While we are talking, I’m not aware that Ji Young has come to the church. She had come Friday afternoon to pick up her check. Shared her ongoing struggles with her daughter Miranda. Tuesday is Miranda’s birthday. I promised to help. Having missed her at West-Park, I’ll have to head down to Times Square to meet her. I’m getting anxious about time. 

                                                       * * * * 
It’s late at night. I’m helping Nate with an assignment for his public speaking course. After an hour of frustration, the home internet simply will not cooperate. I head to the church to us the wifi. Get his paper to him. Then in the quiet of the office, watch Helen Whitney’s powerful film on Forgiveness. We will show Part 2 Tuesday night. Helen herslef will be  there.  The film itself is profoundly moving opening up the complexity of the issues and the way it has become a much more central question for individuals and societies. Part 1 deals with, among other examples, the Amish reponse to the murder of their children, a brutal axe attack against two innocent women in a park in Oregon and the aftermath for both the victims and the small town, and the case  of Katherine Powers, a fugitive from a politically motivated bank robbery/homicide in the Vietnam era and what atonement really means even as we continue to bear the scars of that era. (For more information see http://www.pbs.org/programs/forgiveness/ The film is also available through Netflix.)

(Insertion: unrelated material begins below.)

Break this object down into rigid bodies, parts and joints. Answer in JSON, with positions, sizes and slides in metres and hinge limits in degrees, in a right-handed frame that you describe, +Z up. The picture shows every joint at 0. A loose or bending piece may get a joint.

As I head home at almost 3 AM, there are five people asleep on the steps. Not only two cardboard beds but two dwellings have been created. All that cardboard has been seeen tucked away between the wall and scaffolding on Sunday. Deacon James  says that he gets people to leave in the morning, but something held him back from throwing away the cardboard. Andre was not too sure about that. And I too...Anyways, there are five. This is getting worse.